• _EXERCISE PROMPT_
Write each line out again exactly as written.

• _DATASET EXTRACT_
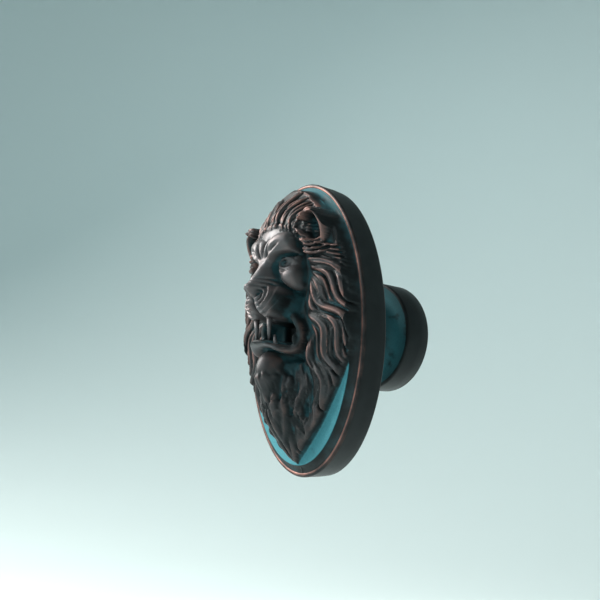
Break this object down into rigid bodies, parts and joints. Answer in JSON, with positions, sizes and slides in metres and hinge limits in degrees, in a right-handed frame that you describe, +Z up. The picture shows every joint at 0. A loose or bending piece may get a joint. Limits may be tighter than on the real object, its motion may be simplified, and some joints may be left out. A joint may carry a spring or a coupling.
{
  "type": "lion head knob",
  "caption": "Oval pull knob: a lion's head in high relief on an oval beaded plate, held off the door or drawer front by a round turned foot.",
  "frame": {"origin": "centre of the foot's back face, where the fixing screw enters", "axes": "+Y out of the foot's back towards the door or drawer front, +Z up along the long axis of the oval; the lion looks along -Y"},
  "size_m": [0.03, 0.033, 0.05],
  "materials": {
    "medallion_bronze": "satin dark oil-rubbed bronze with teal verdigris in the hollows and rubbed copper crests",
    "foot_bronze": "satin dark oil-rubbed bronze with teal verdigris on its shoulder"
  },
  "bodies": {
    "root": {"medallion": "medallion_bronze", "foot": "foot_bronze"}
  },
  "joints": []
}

• _EXERCISE SOLUTION_
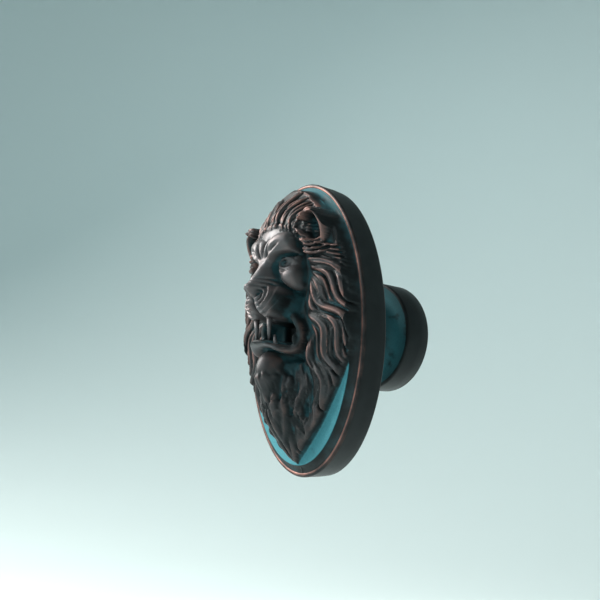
Break this object down into rigid bodies, parts and joints. Answer in JSON, with positions, sizes and slides in metres and hinge limits in degrees, in a right-handed frame that you describe, +Z up. The picture shows every joint at 0. A loose or bending piece may get a joint. Limits may be tighter than on the real object, its motion may be simplified, and some joints may be left out. A joint may carry a spring or a coupling.
{
  "type": "lion head knob",
  "caption": "Oval pull knob: a lion's head in high relief on an oval beaded plate, held off the door or drawer front by a round turned foot.",
  "frame": {"origin": "centre of the foot's back face, where the fixing screw enters", "axes": "+Y out of the foot's back towards the door or drawer front, +Z up along the long axis of the oval; the lion looks along -Y"},
  "size_m": [0.03, 0.033, 0.05],
  "materials": {
    "medallion_bronze": "satin dark oil-rubbed bronze with teal verdigris in the hollows and rubbed copper crests",
    "foot_bronze": "satin dark oil-rubbed bronze with teal verdigris on its shoulder"
  },
  "bodies": {
    "root": {"medallion": "medallion_bronze", "foot": "foot_bronze"}
  },
  "joints": []
}